> **Information shown**
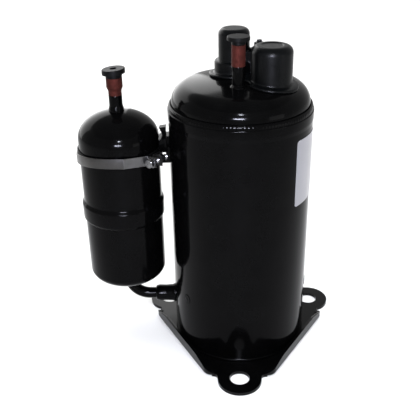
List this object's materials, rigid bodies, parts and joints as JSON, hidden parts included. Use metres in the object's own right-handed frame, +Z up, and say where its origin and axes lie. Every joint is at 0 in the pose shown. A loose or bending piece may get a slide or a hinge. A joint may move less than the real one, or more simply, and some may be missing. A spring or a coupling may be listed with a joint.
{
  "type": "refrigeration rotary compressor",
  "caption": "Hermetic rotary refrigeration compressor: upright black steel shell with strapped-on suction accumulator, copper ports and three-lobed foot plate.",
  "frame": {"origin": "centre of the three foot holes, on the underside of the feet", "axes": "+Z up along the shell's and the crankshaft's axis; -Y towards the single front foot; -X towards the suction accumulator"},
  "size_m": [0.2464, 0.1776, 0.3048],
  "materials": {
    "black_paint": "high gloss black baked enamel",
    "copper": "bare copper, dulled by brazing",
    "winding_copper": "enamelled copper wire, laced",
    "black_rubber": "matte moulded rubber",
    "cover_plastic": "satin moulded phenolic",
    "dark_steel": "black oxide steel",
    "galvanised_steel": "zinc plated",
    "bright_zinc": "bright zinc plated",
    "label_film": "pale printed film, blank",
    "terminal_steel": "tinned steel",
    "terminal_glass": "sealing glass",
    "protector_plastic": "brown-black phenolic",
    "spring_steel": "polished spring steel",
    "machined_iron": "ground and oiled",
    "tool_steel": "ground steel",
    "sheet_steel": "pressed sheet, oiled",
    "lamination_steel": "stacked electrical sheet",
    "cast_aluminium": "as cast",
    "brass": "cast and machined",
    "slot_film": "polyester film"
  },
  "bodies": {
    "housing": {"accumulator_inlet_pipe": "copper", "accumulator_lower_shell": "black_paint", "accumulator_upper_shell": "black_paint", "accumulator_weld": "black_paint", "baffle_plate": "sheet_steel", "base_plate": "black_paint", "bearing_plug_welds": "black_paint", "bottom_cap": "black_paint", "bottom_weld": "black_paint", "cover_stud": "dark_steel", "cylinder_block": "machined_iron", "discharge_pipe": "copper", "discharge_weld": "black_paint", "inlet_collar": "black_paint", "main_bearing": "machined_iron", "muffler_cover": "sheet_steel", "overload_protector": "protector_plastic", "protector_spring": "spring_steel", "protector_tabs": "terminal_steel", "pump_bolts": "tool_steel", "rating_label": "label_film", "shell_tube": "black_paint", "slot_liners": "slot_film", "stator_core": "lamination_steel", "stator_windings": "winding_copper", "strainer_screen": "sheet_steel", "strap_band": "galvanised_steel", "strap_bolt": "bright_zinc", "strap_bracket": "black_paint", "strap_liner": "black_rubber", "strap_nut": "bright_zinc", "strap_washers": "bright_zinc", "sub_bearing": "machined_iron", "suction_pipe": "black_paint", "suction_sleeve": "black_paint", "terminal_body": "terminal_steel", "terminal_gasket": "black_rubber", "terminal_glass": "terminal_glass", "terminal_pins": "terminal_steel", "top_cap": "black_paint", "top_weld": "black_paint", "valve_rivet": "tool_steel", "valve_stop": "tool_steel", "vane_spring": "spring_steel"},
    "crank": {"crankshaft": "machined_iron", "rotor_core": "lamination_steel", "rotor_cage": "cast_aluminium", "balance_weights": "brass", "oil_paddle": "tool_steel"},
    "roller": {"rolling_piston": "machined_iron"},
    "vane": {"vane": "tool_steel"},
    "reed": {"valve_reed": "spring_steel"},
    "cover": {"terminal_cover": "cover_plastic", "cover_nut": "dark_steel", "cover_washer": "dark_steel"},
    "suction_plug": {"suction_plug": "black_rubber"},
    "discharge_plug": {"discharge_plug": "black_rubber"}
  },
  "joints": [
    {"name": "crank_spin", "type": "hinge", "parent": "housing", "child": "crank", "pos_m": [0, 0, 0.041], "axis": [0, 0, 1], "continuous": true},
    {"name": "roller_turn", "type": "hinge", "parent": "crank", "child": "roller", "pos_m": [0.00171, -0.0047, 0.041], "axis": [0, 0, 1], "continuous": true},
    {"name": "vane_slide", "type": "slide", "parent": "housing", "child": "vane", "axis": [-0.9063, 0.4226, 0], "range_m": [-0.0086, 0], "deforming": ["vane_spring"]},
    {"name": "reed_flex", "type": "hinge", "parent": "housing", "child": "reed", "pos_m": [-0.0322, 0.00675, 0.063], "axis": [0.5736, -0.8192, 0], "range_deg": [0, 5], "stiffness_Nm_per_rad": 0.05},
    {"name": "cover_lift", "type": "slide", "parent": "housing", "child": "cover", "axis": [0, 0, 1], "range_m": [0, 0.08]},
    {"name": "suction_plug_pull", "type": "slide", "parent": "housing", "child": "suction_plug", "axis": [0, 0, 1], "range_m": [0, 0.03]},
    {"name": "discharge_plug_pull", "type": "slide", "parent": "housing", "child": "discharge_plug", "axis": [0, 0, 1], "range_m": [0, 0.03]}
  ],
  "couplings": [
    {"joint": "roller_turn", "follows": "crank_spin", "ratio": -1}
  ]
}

> **Aim of the task**
Copy out every line from the data above that has "bodies" in it.

> **Task answer**
List this object's materials, rigid bodies, parts and joints as JSON, hidden parts included. Use metres in the object's own right-handed frame, +Z up, and say where its origin and axes lie. Every joint is at 0 in the pose shown. A loose or bending piece may get a slide or a hinge. A joint may move less than the real one, or more simply, and some may be missing. A spring or a coupling may be listed with a joint.
  "bodies": {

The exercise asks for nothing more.